Input material
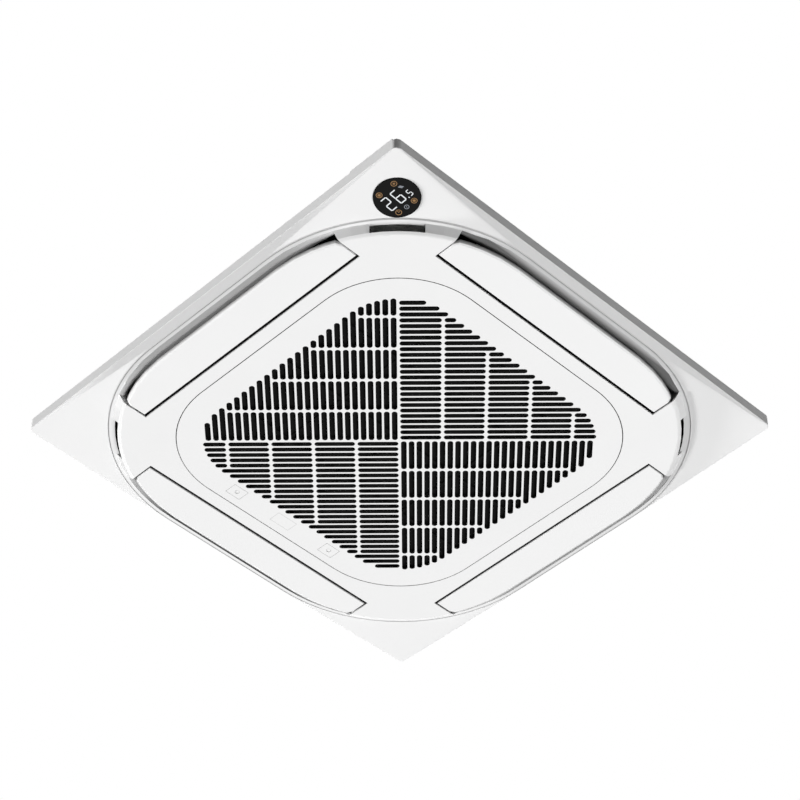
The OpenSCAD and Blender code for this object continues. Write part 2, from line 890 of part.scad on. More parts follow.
// Small stepping motors, one for each vane
module vane_motors() {
    color("silver") each_side()
        translate([pin_x, bay_l / 2 + duct_wall + near_gap, pin_z + vane_motor_offset])
            rotate([-quarter, 0, 0]) {
                cylinder(d = vane_motor_d, h = vane_motor_l, $fn = 64);
                for (x = [-vane_motor_ear, vane_motor_ear]) translate([x, 0, 0])
                    cylinder(d = vane_motor_ear_d, h = vane_motor_ear_t, $fn = 32);
                translate([-vane_motor_ear, -vane_motor_ear_d / 2, 0])
                    cube([2 * vane_motor_ear, vane_motor_ear_d, vane_motor_ear_t]);
            }
}

// One slot with round ends that starts at the origin and runs along X
module slot(l) {
    translate([slot_w / 2, 0]) circle(d = slot_w, $fn = 32);
    translate([l - slot_w / 2, 0]) circle(d = slot_w, $fn = 32);
    translate([slot_w / 2, -slot_w / 2]) square([l - slot_w, slot_w]);
}

// How far a slot may run before it meets the edge of the slot field
function field_reach(off) =
    let (
        side = field_w / root2,
        centre = (field_w / 2 - field_r) * root2,
        straight = side - off,
        corner = centre + sqrt(max(0, field_r * field_r - off * off)),
        tangent = field_r / root2
    )
    off < tangent ? corner
        : straight > tangent ? straight
        : sqrt(max(0, field_r * field_r - (off - centre) * (off - centre)));

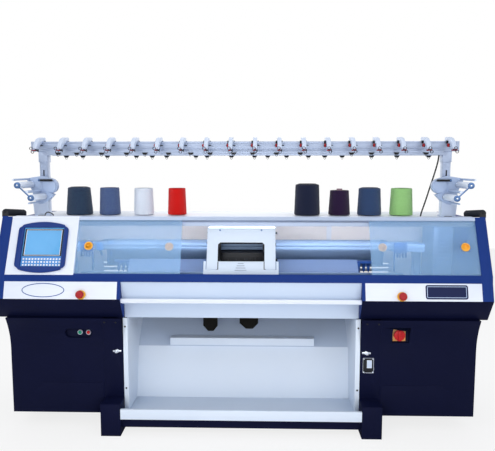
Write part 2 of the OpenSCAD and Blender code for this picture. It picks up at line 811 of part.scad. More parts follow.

Written request
Show every line in the entries where the string "Write" occurs.

Answer
The OpenSCAD and Blender code for this object continues. Write part 2, from line 890 of part.scad on. More parts follow.
Write part 2 of the OpenSCAD and Blender code for this picture. It picks up at line 811 of part.scad. More parts follow.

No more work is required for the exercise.